# start of MATERIAL FOR THE TASK
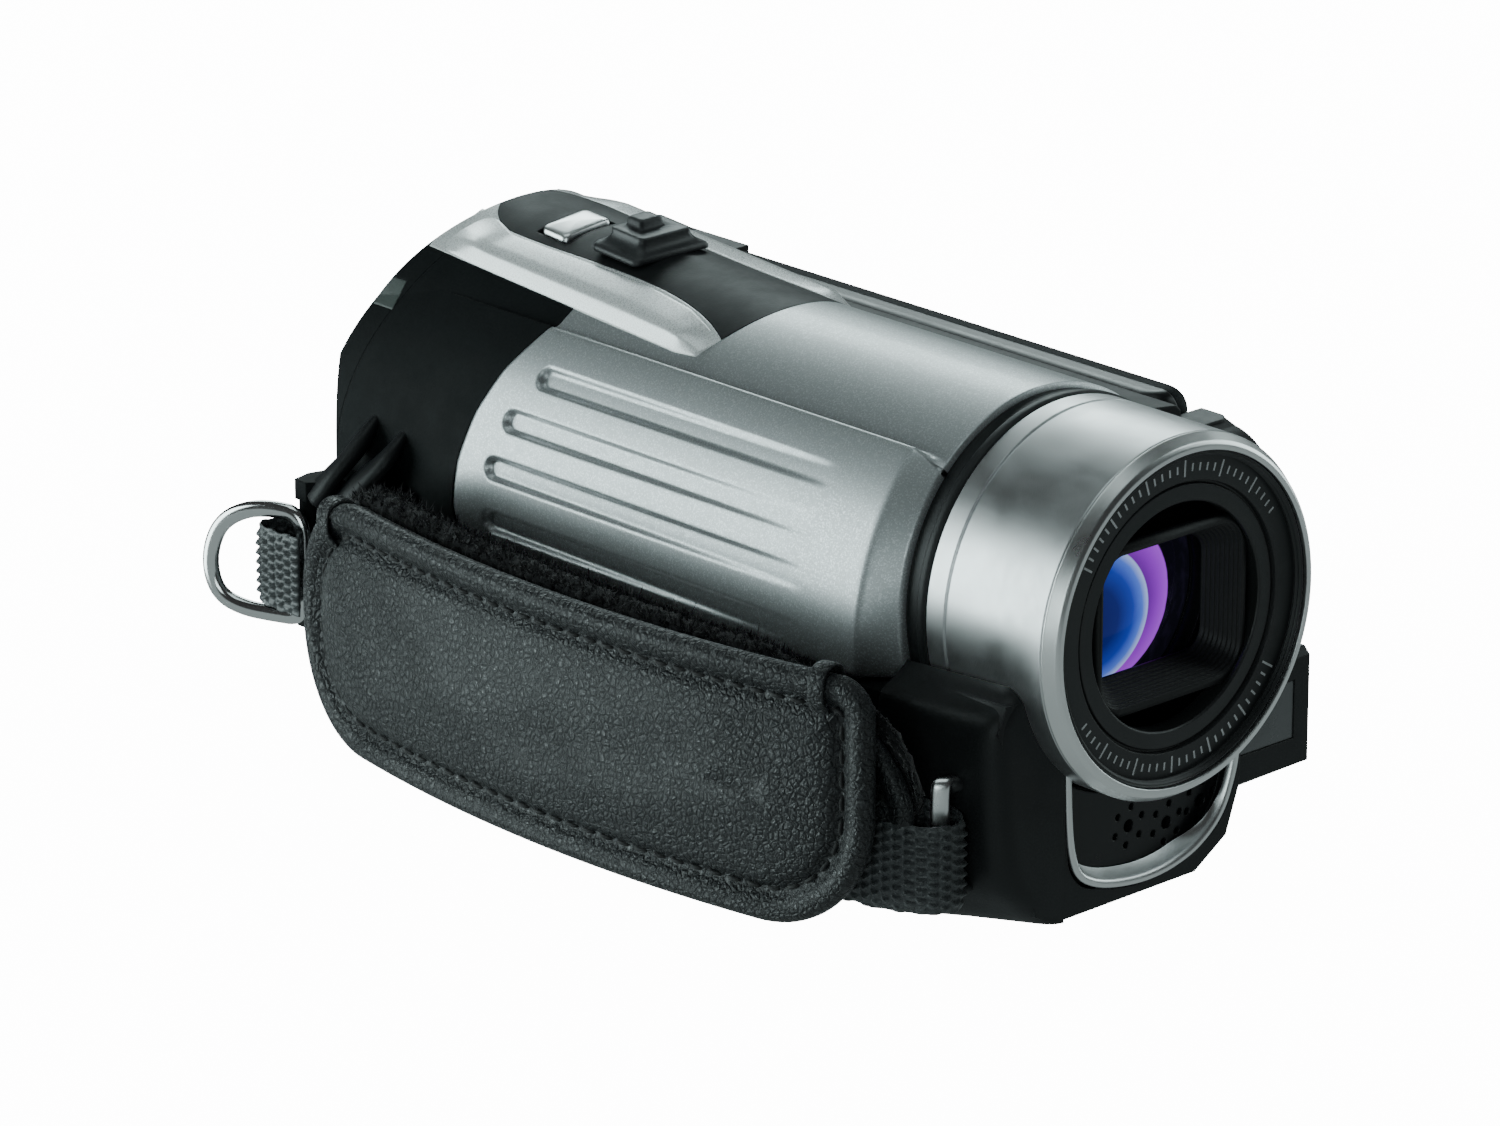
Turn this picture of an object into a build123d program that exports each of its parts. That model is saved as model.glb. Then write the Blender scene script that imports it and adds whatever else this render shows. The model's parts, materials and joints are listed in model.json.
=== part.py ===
# end of MATERIAL FOR THE TASK
# start of MATERIAL FOR THE TASK
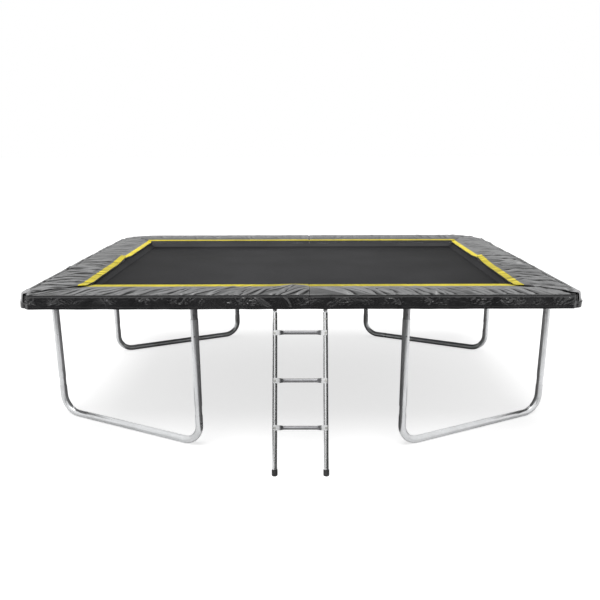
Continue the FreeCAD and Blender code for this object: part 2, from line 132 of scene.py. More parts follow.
# end of MATERIAL FOR THE TASK
# start of MATERIAL FOR THE TASK
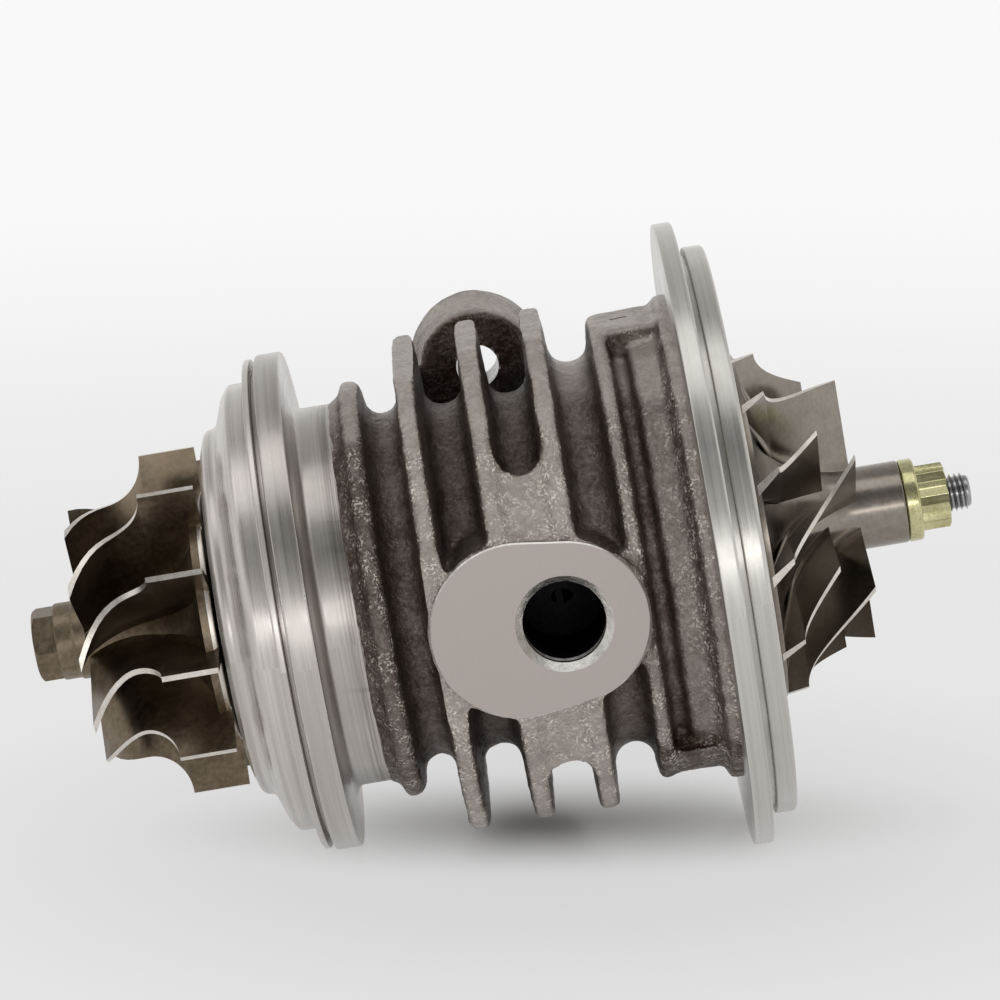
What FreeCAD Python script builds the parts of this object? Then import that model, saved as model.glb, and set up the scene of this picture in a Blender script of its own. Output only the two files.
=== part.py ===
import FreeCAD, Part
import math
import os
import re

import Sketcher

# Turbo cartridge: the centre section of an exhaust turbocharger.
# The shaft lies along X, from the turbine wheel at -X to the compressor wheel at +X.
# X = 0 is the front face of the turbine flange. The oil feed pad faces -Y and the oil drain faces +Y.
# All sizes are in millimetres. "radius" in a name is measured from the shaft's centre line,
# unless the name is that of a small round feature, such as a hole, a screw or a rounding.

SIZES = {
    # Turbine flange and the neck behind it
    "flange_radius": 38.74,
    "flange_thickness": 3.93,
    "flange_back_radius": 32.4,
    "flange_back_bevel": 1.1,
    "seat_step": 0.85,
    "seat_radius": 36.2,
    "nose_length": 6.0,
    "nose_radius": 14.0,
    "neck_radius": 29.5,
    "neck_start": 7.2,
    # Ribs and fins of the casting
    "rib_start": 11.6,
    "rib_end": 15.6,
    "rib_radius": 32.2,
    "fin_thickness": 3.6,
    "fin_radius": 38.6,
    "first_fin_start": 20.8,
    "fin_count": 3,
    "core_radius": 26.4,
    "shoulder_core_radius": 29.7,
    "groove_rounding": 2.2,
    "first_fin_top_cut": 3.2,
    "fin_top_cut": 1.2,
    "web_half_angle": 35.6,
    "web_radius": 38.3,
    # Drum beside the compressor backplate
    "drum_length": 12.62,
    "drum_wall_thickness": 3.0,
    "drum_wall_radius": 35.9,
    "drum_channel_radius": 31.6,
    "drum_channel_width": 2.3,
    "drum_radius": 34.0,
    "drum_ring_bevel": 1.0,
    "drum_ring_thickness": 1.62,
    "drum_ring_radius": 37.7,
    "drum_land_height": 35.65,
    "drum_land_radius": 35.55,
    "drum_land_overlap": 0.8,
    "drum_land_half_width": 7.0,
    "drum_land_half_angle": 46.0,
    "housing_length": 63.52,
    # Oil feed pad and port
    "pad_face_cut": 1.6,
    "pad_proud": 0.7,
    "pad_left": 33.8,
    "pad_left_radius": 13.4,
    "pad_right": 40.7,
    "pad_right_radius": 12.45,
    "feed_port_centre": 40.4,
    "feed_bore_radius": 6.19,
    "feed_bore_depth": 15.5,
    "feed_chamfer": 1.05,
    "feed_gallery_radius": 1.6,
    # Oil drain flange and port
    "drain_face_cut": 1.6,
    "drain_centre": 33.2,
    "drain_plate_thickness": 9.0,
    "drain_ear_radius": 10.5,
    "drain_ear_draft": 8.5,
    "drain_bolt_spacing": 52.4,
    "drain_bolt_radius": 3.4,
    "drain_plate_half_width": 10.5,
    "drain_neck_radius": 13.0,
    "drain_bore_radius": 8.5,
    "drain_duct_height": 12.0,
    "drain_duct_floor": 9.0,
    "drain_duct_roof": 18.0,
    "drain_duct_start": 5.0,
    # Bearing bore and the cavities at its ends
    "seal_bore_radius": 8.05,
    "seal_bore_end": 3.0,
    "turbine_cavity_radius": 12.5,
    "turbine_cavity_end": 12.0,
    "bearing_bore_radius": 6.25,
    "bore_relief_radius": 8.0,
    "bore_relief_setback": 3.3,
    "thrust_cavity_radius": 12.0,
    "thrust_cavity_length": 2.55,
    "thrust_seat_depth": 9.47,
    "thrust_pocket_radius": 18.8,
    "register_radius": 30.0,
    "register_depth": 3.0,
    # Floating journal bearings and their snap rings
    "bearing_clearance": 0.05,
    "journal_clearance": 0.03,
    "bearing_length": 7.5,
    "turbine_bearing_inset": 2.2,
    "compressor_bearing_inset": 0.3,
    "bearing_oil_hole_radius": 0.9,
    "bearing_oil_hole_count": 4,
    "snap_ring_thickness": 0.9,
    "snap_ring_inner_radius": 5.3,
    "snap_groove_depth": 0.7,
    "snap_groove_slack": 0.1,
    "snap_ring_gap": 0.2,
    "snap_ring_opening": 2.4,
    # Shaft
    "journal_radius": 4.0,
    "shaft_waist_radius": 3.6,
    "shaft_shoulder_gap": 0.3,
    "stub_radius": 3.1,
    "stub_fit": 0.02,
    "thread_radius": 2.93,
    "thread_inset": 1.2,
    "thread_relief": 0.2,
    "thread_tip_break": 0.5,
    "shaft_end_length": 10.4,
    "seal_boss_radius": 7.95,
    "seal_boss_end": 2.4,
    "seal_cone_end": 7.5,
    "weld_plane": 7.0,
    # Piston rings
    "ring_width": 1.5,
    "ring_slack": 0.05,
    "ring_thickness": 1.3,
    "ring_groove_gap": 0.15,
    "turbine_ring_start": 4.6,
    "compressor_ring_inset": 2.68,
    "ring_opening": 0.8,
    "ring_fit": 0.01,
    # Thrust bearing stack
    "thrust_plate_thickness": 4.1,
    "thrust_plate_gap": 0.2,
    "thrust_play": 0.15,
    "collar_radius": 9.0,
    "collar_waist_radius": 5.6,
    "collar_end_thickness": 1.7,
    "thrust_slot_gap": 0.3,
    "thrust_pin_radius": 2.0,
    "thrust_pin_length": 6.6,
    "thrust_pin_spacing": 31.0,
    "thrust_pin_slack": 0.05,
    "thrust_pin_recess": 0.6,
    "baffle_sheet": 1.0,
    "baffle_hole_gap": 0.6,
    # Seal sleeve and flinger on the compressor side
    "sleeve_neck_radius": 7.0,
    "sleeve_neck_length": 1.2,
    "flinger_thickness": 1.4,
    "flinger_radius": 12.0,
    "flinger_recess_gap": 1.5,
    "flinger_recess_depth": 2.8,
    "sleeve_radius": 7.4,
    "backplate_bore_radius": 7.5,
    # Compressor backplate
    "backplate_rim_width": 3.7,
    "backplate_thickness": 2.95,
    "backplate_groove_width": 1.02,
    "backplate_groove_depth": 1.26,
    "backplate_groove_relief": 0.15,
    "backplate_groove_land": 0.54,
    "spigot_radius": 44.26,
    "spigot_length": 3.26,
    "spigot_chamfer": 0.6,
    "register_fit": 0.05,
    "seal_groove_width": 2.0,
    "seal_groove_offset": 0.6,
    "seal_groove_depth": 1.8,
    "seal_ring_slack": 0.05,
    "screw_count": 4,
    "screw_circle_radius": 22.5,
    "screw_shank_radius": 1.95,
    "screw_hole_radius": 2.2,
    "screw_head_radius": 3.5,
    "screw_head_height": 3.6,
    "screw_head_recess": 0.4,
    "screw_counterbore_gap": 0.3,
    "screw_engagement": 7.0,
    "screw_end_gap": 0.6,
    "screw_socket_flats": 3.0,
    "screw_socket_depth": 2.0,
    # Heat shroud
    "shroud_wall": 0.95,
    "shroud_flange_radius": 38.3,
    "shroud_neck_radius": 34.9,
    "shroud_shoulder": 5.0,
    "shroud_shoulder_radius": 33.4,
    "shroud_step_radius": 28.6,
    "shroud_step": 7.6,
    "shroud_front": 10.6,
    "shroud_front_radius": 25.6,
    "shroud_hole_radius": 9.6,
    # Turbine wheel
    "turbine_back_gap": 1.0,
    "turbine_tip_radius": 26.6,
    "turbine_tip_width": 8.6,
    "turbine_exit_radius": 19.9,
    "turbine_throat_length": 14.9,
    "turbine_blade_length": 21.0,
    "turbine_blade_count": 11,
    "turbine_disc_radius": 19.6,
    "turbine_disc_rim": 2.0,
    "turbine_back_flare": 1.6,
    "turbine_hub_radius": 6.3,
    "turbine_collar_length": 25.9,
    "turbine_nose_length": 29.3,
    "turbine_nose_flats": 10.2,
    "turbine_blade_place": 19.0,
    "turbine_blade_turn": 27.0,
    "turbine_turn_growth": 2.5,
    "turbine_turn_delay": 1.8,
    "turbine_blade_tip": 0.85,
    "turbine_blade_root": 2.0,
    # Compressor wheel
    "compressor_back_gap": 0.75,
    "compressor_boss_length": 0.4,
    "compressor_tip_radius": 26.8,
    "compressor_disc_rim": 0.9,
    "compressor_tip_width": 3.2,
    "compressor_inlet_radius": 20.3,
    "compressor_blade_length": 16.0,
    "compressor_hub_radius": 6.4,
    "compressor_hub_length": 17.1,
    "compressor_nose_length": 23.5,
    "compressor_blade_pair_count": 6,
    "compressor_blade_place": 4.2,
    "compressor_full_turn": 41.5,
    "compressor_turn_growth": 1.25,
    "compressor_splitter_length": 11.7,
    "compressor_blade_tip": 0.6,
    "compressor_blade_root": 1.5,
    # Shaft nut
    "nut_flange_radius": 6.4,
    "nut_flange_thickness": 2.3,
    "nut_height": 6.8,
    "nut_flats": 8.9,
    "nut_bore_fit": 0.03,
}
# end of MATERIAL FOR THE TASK
▶ _PROBLEM TO WORK ON_:
Each line holding "Blender" must be found and copied.

▶ _EXERCISE OUTPUT_:
Turn this picture of an object into a build123d program that exports each of its parts. That model is saved as model.glb. Then write the Blender scene script that imports it and adds whatever else this render shows. The model's parts, materials and joints are listed in model.json.
Continue the FreeCAD and Blender code for this object: part 2, from line 132 of scene.py. More parts follow.
What FreeCAD Python script builds the parts of this object? Then import that model, saved as model.glb, and set up the scene of this picture in a Blender script of its own. Output only the two files.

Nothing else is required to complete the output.